使用Python进行网页抓取有时无法获取结果

时间:2019-01-14 11:30:43

标签: python html beautifulsoup

我正在尝试为视频抓取Reddit页面。我正在使用python和漂亮的汤来完成这项工作。以下代码有时返回结果,有时在我重新运行代码时不返回。我不确定我要去哪里。有人可以帮忙吗?我是python的新手,所以请多包涵。

import requests
from bs4 import BeautifulSoup


page = requests.get('https://www.reddit.com/r/FortNiteBR/comments/afjbbp/just_trying_to_revive_my_buddy_and_then_he_got/')

soup = BeautifulSoup(page.text, 'html.parser')

source_tags = soup.find_all('source')

print(source_tags)

2 个答案:

答案 0 :(得分:1)

如果您在print (page)之后进行了page = requests.get('https:/.........'),您会发现自己获得了成功的<Response [200]>

但是,如果您再次快速运行它,则会得到<Response [429]>

“ HTTP 429太多请求响应状态代码指示用户在给定的时间内发送了太多请求(“速率限制”)。
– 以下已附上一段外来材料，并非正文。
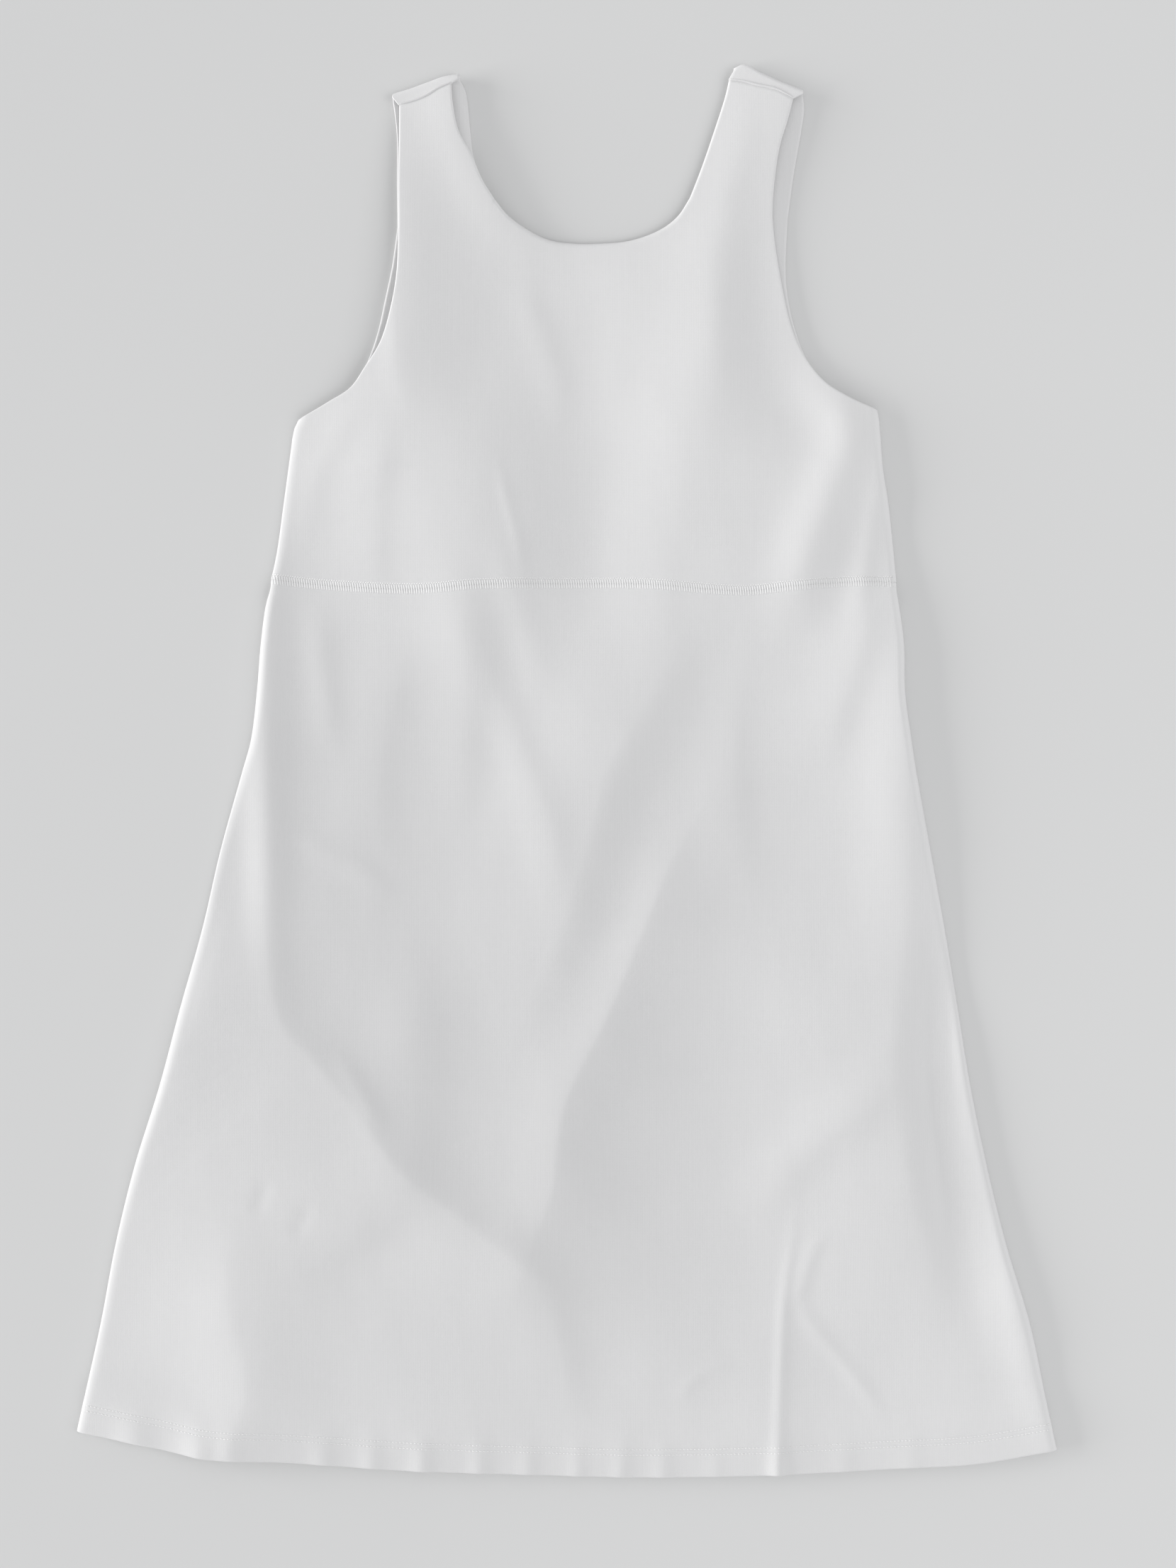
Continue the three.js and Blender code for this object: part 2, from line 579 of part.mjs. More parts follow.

来源here

另外,如果您查看html源代码,则会看到:

<h1>whoa there, pardner!</h1>
<p>we're sorry, but you appear to be a bot and we've seen too many requests
from you lately. we enforce a hard speed limit on requests that appear to come
from bots to prevent abuse.</p>
<p>if you are not a bot but are spoofing one via your browser's user agent
string: please change your user agent string to avoid seeing this message
again.</p>
<p>please wait 6 second(s) and try again.</p>
<p>as a reminder to developers, we recommend that clients make no
    more than <a href="http://github.com/reddit/reddit/wiki/API">one
    request every two seconds</a> to avoid seeing this message.</p>

要添加标题并避免添加429:

headers = {"User-Agent": "Mozilla/5.0 (Windows NT 10.0; Win64; x64) AppleWebKit/537.36 (KHTML, like Gecko) Chrome/70.0.3538.110 Safari/537.36"}

page = requests.get('https://www.reddit.com/r/FortNiteBR/comments/afjbbp/just_trying_to_revive_my_buddy_and_then_he_got/', headers=headers)

完整代码:

import requests
from bs4 import BeautifulSoup

headers = {"User-Agent": "Mozilla/5.0 (Windows NT 10.0; Win64; x64) AppleWebKit/537.36 (KHTML, like Gecko) Chrome/70.0.3538.110 Safari/537.36"}

page = requests.get('https://www.reddit.com/r/FortNiteBR/comments/afjbbp/just_trying_to_revive_my_buddy_and_then_he_got/', headers=headers)
print (page)

soup = BeautifulSoup(page.text, 'html.parser')

source_tags = soup.find_all('source')

print(source_tags)

输出:

<Response [200]>
[<source src="https://v.redd.it/et9so1j0z6a21/HLSPlaylist.m3u8" type="application/vnd.apple.mpegURL"/>]

,等待一两秒钟后,多次运行都没有问题

答案 1 :(得分:0)

我尝试了下面的代码,它对每个请求都有效,增加了30秒的超时时间。

import requests
from bs4 import BeautifulSoup

page = requests.get('https://www.reddit.com/r/FortNiteBR/comments/afjbbp/just_trying_to_revive_my_buddy_and_then_he_got/', timeout=30)
if page.status_code == 200:
    soup = BeautifulSoup(page.text, 'lxml')
    source_tags = soup.find_all('source')
    print(source_tags)
else:
    print(page.status_code, page)